Advanced science.  Applied technology.


SwRI to receive $1.2 million to develop advanced anode materials for lithium-ion batteries

Sept. 1, 2010 — Southwest Research Institute® (SwRI®) has been selected by the Lawrence Berkeley National Laboratory to receive an award of $1.2 million to develop advanced anode materials for lithium-ion batteries. The award is one of several selected under LBNL's Batteries for Advanced Transportation Technologies (BATT) Program. The BATT Program is the premier fundamental research program supported by the U.S. Department of Energy's Office of Vehicle Technologies and managed by LBNL for developing high-performance, rechargeable batteries for electric vehicles and hybrid-electric vehicles. 

Institute Scientist Dr. Kwai Chan, Staff Scientist Dr. Michael Miller and Research Engineer Dr. Wuwei Liang from SwRIs Materials Engineering Department are the team for the project, "Synthesis and Characterization of Silicon Clathrates for Anode Applications in Lithium-Ion Batteries." The project is scheduled to begin in January 2011 and is expected to be completed by December 2014.

"The objective of this project is to investigate how silicon clathrates can be used to improve the performance of lithium batteries," said Chan, who will serve as project manager for the four-year effort. "The primary application for the technology is electric, hybrid electric and plug-in hybrid electric automobiles." SwRI has been addressing advanced battery technologies through its internally funded research program Chan said.

Currently, most lithium-ion batteries have a 10-year life expectancy and a range of 10 miles between charges. A goal of the DOE and stakeholders is to quadruple the range and double the energy density of these batteries within the next four years while extending the battery life to greater than 10 years.

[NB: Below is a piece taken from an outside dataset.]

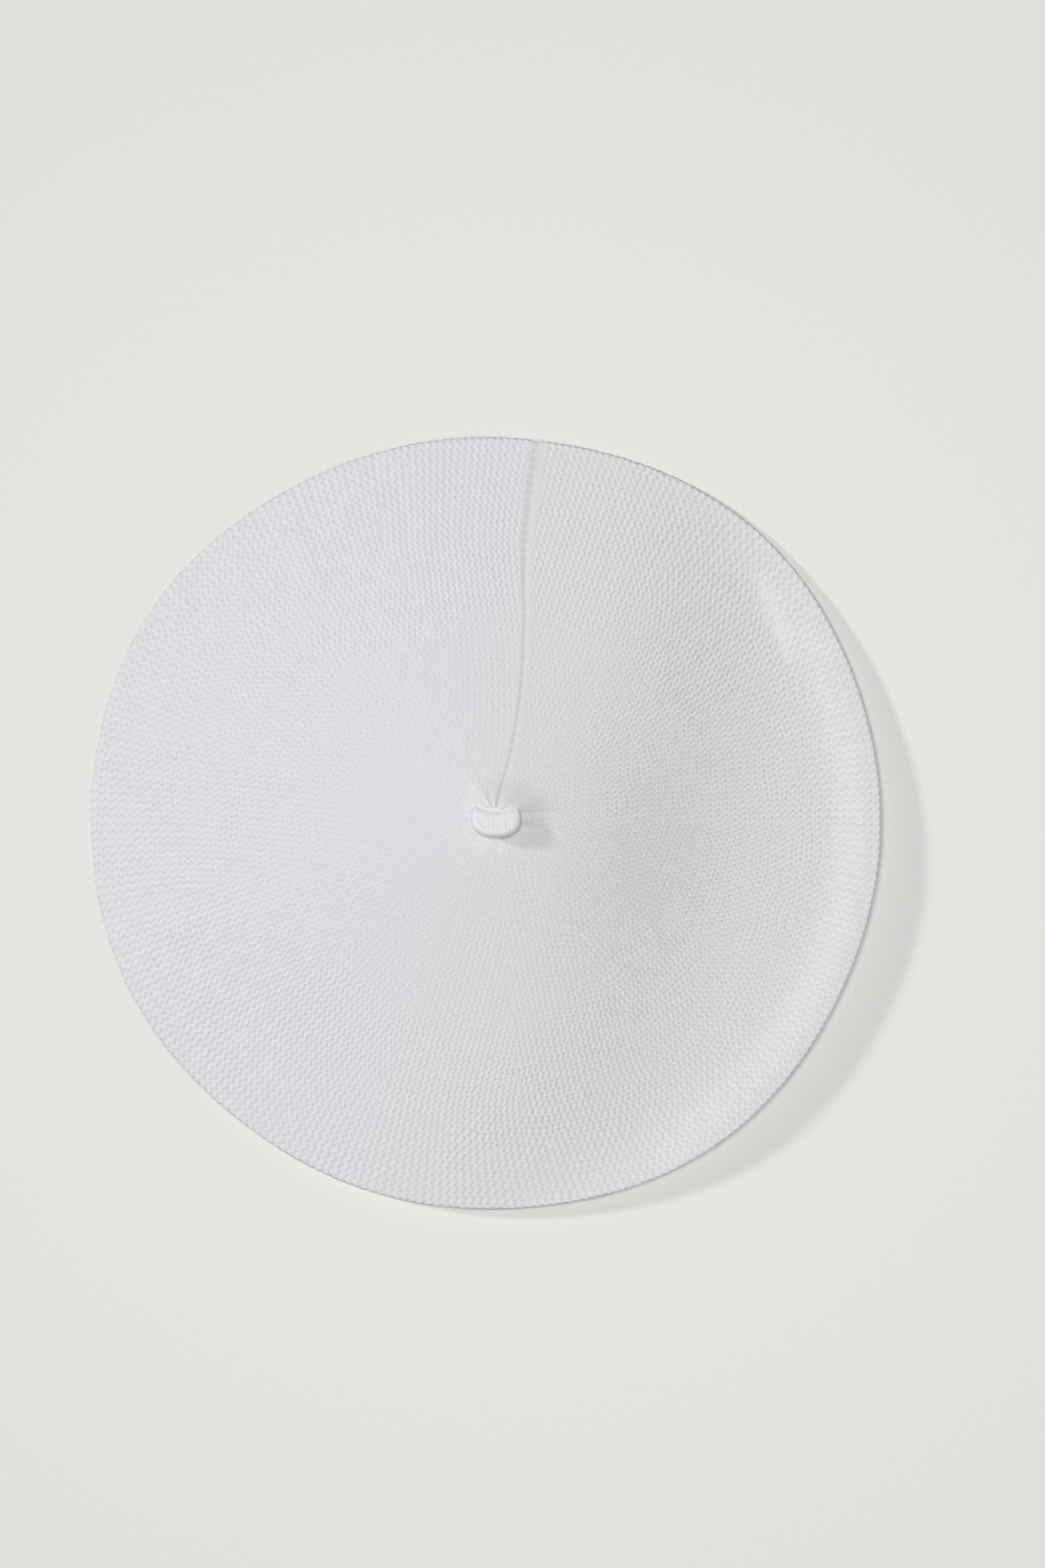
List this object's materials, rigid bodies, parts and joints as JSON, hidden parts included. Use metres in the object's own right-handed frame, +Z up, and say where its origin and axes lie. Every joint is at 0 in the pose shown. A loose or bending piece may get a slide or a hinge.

Silicon clathrate is a form of silicon with a cage structure that researchers believe can be used to store lithium at the battery anode. "The clathrate's soccer-ball-like structure would trap the lithium ions in a compact space," Miller added, "thereby providing a higher energy density and longer battery life."

Project tasks include investigating new ways to make clathrates, fundamental modeling of the anode material to better understand how it behaves, and developing and evaluating a prototype battery cell.

"If successful, this program could be extended to look at new materials for the cathode, thereby further increasing battery performance," Chan said.